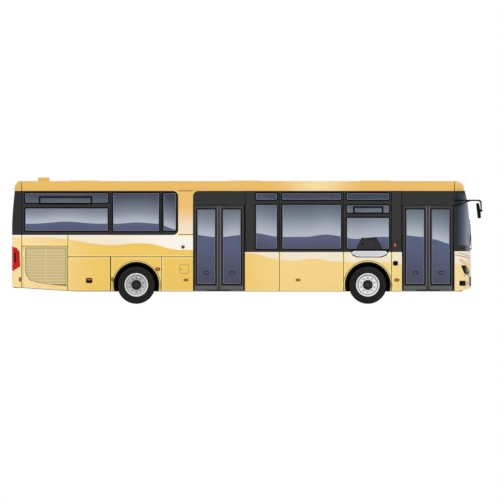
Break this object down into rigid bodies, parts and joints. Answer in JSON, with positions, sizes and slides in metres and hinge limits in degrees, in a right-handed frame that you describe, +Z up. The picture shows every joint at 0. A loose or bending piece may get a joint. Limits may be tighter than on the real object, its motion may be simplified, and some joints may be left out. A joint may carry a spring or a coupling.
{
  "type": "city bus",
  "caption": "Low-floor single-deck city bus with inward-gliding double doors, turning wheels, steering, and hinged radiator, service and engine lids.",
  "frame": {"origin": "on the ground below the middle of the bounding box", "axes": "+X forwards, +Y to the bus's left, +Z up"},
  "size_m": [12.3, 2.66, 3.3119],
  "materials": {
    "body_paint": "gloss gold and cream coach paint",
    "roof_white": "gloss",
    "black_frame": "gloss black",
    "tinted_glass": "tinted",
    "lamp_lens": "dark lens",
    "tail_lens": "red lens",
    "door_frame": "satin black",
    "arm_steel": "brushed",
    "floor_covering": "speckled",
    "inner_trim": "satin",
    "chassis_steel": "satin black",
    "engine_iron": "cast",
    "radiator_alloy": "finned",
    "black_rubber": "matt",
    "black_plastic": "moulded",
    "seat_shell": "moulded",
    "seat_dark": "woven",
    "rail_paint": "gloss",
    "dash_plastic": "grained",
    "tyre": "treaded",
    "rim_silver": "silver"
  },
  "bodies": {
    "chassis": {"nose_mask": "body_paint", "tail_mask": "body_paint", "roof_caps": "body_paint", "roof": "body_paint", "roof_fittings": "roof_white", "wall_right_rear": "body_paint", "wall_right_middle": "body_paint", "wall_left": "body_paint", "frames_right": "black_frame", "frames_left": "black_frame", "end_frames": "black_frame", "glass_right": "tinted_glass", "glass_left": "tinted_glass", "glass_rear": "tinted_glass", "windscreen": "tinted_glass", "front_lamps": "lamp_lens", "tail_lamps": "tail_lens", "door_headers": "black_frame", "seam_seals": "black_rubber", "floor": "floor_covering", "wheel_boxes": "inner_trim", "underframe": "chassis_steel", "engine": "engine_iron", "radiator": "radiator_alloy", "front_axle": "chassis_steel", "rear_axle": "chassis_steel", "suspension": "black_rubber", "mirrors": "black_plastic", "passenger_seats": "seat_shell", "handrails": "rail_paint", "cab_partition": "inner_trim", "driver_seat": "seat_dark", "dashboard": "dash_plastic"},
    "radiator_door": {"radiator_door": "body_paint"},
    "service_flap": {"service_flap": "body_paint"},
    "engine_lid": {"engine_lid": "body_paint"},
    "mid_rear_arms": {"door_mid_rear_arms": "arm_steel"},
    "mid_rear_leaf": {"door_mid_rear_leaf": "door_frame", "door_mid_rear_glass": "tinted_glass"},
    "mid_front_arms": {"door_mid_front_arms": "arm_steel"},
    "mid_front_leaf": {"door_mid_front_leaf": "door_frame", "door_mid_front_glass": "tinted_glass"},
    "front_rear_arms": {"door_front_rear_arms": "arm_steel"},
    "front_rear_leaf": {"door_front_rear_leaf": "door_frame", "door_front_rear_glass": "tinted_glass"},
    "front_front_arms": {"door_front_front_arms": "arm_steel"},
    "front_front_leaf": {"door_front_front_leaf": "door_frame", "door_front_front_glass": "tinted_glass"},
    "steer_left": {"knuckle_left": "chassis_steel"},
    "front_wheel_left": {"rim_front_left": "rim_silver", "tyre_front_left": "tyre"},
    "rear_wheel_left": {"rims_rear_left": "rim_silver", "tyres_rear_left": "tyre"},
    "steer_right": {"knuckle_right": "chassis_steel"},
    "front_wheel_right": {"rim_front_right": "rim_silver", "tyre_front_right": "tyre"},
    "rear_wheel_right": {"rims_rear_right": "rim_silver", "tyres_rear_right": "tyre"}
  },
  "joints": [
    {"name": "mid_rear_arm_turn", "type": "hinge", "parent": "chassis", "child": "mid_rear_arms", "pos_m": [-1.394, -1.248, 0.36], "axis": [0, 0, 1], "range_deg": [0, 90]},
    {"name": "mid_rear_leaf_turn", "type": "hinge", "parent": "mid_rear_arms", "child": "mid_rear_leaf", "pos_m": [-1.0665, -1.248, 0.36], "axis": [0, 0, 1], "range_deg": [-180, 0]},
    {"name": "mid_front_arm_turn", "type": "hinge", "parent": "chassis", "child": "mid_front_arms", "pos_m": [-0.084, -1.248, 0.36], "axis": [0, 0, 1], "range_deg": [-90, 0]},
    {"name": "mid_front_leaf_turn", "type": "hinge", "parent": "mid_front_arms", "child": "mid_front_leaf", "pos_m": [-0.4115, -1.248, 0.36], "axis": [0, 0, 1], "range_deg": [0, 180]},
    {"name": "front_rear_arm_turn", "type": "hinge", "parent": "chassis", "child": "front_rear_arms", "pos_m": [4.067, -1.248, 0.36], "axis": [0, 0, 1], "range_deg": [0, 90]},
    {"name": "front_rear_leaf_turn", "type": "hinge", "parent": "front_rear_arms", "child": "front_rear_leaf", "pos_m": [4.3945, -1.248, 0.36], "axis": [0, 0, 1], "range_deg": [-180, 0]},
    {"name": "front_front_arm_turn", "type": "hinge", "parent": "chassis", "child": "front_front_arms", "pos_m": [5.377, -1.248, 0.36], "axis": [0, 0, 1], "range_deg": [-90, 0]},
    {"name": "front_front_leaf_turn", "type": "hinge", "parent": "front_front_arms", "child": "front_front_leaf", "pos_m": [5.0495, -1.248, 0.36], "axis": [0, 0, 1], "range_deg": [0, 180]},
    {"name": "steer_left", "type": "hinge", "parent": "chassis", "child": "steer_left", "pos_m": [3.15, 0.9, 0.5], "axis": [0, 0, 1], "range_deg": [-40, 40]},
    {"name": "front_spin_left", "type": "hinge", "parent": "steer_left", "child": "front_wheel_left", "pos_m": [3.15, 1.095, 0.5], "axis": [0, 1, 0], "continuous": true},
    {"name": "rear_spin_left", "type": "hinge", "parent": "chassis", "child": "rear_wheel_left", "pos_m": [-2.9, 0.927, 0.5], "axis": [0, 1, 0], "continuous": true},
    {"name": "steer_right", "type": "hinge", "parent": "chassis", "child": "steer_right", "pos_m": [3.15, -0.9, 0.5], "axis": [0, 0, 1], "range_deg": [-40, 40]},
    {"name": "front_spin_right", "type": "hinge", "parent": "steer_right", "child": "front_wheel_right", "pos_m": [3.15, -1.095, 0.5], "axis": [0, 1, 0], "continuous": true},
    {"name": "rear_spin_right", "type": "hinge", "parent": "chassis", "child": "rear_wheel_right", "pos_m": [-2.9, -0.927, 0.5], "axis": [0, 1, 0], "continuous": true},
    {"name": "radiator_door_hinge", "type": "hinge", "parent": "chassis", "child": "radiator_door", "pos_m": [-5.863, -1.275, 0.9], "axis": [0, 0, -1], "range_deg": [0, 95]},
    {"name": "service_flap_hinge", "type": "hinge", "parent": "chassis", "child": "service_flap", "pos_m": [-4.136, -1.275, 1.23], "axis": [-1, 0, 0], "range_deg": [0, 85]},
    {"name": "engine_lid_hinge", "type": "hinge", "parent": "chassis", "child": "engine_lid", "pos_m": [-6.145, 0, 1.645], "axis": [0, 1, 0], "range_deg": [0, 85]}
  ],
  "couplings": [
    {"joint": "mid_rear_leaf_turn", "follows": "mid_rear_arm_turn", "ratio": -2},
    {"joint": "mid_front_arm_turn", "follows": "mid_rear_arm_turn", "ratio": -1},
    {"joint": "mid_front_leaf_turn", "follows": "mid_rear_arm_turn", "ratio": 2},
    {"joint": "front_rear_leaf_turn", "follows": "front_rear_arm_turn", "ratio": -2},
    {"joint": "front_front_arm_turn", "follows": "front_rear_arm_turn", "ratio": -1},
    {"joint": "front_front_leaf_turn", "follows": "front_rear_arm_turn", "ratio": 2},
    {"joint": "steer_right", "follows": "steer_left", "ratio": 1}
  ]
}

************

-- TASK --
Copy out the lines that hold "with".

-- TASK SOLUTION --
Break this object down into rigid bodies, parts and joints. Answer in JSON, with positions, sizes and slides in metres and hinge limits in degrees, in a right-handed frame that you describe, +Z up. The picture shows every joint at 0. A loose or bending piece may get a joint. Limits may be tighter than on the real object, its motion may be simplified, and some joints may be left out. A joint may carry a spring or a coupling.
  "caption": "Low-floor single-deck city bus with inward-gliding double doors, turning wheels, steering, and hinged radiator, service and engine lids.",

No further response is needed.